DATA SEGMENT:
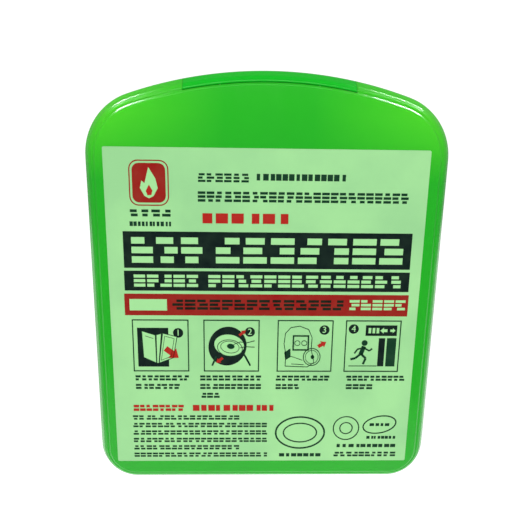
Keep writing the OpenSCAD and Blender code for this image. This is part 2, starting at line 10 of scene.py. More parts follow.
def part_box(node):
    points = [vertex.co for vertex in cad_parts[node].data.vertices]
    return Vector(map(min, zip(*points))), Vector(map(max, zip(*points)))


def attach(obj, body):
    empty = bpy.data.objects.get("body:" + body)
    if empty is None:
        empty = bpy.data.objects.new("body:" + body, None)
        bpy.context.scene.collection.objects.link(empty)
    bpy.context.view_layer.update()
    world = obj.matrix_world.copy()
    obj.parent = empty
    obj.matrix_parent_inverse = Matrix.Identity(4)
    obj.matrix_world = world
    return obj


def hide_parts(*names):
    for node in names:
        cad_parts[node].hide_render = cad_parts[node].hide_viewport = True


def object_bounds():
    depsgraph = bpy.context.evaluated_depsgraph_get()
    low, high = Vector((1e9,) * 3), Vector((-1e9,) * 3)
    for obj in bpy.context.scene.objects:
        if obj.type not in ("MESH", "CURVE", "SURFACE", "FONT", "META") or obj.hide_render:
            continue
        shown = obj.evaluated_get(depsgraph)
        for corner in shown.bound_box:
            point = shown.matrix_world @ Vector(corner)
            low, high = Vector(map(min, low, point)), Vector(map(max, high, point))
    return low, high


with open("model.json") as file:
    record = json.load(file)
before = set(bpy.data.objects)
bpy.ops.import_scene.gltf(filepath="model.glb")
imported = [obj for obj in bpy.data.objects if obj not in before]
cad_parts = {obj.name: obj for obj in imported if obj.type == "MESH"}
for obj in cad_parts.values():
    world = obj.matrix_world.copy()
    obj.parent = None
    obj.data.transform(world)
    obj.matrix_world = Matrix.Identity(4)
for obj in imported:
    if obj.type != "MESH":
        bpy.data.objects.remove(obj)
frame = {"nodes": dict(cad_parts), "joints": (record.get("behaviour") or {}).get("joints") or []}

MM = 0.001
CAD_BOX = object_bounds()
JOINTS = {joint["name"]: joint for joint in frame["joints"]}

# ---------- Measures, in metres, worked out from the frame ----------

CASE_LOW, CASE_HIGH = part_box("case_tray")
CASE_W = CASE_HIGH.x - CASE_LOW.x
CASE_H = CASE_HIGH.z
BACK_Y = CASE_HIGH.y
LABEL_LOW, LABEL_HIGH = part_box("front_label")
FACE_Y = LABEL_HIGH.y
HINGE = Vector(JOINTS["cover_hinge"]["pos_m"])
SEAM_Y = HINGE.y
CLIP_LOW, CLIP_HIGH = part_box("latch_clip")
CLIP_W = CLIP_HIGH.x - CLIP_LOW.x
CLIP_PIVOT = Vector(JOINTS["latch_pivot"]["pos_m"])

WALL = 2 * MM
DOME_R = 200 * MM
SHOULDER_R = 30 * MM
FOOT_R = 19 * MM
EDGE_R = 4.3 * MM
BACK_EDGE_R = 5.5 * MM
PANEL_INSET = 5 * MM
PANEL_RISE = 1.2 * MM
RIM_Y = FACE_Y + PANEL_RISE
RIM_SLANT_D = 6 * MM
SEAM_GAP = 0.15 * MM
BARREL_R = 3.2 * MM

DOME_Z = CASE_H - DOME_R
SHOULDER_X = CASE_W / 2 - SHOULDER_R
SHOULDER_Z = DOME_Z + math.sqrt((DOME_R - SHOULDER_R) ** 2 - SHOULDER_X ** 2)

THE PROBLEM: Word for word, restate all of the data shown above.

EXERCISE RESPONSE:
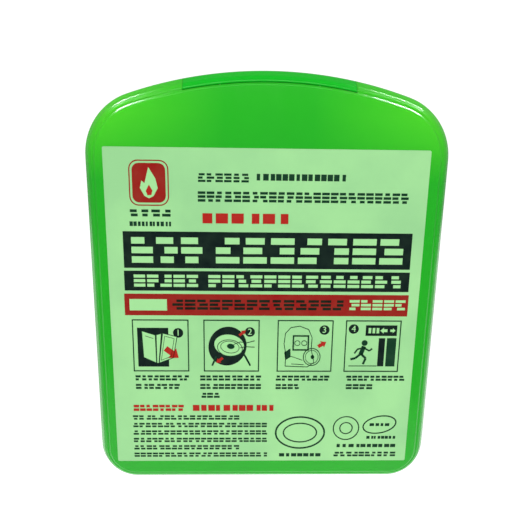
Keep writing the OpenSCAD and Blender code for this image. This is part 2, starting at line 10 of scene.py. More parts follow.
def part_box(node):
    points = [vertex.co for vertex in cad_parts[node].data.vertices]
    return Vector(map(min, zip(*points))), Vector(map(max, zip(*points)))


def attach(obj, body):
    empty = bpy.data.objects.get("body:" + body)
    if empty is None:
        empty = bpy.data.objects.new("body:" + body, None)
        bpy.context.scene.collection.objects.link(empty)
    bpy.context.view_layer.update()
    world = obj.matrix_world.copy()
    obj.parent = empty
    obj.matrix_parent_inverse = Matrix.Identity(4)
    obj.matrix_world = world
    return obj


def hide_parts(*names):
    for node in names:
        cad_parts[node].hide_render = cad_parts[node].hide_viewport = True


def object_bounds():
    depsgraph = bpy.context.evaluated_depsgraph_get()
    low, high = Vector((1e9,) * 3), Vector((-1e9,) * 3)
    for obj in bpy.context.scene.objects:
        if obj.type not in ("MESH", "CURVE", "SURFACE", "FONT", "META") or obj.hide_render:
            continue
        shown = obj.evaluated_get(depsgraph)
        for corner in shown.bound_box:
            point = shown.matrix_world @ Vector(corner)
            low, high = Vector(map(min, low, point)), Vector(map(max, high, point))
    return low, high


with open("model.json") as file:
    record = json.load(file)
before = set(bpy.data.objects)
bpy.ops.import_scene.gltf(filepath="model.glb")
imported = [obj for obj in bpy.data.objects if obj not in before]
cad_parts = {obj.name: obj for obj in imported if obj.type == "MESH"}
for obj in cad_parts.values():
    world = obj.matrix_world.copy()
    obj.parent = None
    obj.data.transform(world)
    obj.matrix_world = Matrix.Identity(4)
for obj in imported:
    if obj.type != "MESH":
        bpy.data.objects.remove(obj)
frame = {"nodes": dict(cad_parts), "joints": (record.get("behaviour") or {}).get("joints") or []}

MM = 0.001
CAD_BOX = object_bounds()
JOINTS = {joint["name"]: joint for joint in frame["joints"]}

# ---------- Measures, in metres, worked out from the frame ----------

CASE_LOW, CASE_HIGH = part_box("case_tray")
CASE_W = CASE_HIGH.x - CASE_LOW.x
CASE_H = CASE_HIGH.z
BACK_Y = CASE_HIGH.y
LABEL_LOW, LABEL_HIGH = part_box("front_label")
FACE_Y = LABEL_HIGH.y
HINGE = Vector(JOINTS["cover_hinge"]["pos_m"])
SEAM_Y = HINGE.y
CLIP_LOW, CLIP_HIGH = part_box("latch_clip")
CLIP_W = CLIP_HIGH.x - CLIP_LOW.x
CLIP_PIVOT = Vector(JOINTS["latch_pivot"]["pos_m"])

WALL = 2 * MM
DOME_R = 200 * MM
SHOULDER_R = 30 * MM
FOOT_R = 19 * MM
EDGE_R = 4.3 * MM
BACK_EDGE_R = 5.5 * MM
PANEL_INSET = 5 * MM
PANEL_RISE = 1.2 * MM
RIM_Y = FACE_Y + PANEL_RISE
RIM_SLANT_D = 6 * MM
SEAM_GAP = 0.15 * MM
BARREL_R = 3.2 * MM

DOME_Z = CASE_H - DOME_R
SHOULDER_X = CASE_W / 2 - SHOULDER_R
SHOULDER_Z = DOME_Z + math.sqrt((DOME_R - SHOULDER_R) ** 2 - SHOULDER_X ** 2)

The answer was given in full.